Dal Molin worked on several ITD-related matters on behalf of Sun. Dal Molin recalls that
she first became involved with a “substantive matter dealing with ITD in or around the Summer of
2009.” Id. at ¶ 11. The business executives in the Global Partners and Sales Group wanted to
create an addendum to the Sun-ITD Agreement. Id. Dal Molin attended meetings between ITD
and Sun in New York on July 14, 2009 and in Boston in September 2009. In preparation for these
meetings, Dal Molin “review[ed] the proposed terms for the contract addendum that the Sun
business representatives had put together, and assisted in finalizing those terms and preparing the
addendum for execution.” Id. The timing of the September 2009 meeting and execution of the
“addendum” coincide with the September 2009 execution of Amendment No. 1 to the Sun-ITD
agreement.
Dal Molin also recalls working for Sun on a matter that both parties refer to as the Motorola
“last time buy” issue. According to ITD, in 2008, ITD purchased $11.3 million worth of Sun
products scheduled to be phased out, based on Sun’s forecast that Motorola was planning to buy
these products and a promise from Sun to accept the return of the products if Motorola did not
follow through. See Friedman Decl. Exh.
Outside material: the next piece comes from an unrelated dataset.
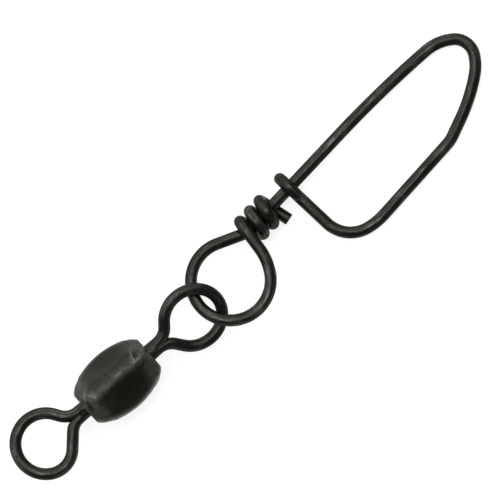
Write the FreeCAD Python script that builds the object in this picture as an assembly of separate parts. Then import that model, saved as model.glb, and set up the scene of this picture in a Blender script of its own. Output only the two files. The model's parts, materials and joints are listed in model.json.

A ¶¶ 116-120. But, Motorola only purchased about half
of these products from ITD, leaving ITD with $6 million worth of inventory it could not sell. Id. at
¶ 121. Dal Molin became involved with this issue in August 2009, when ITD requested that Sun
accept the return of the products. Dal Molin Decl. ¶ 12. Specifically, Dal Molin provided
comments on a draft e-mail to be sent from Sun to ITD, raising “queries/issues” related to the
potential agreement in response to Oracle personnel’s request for legal input.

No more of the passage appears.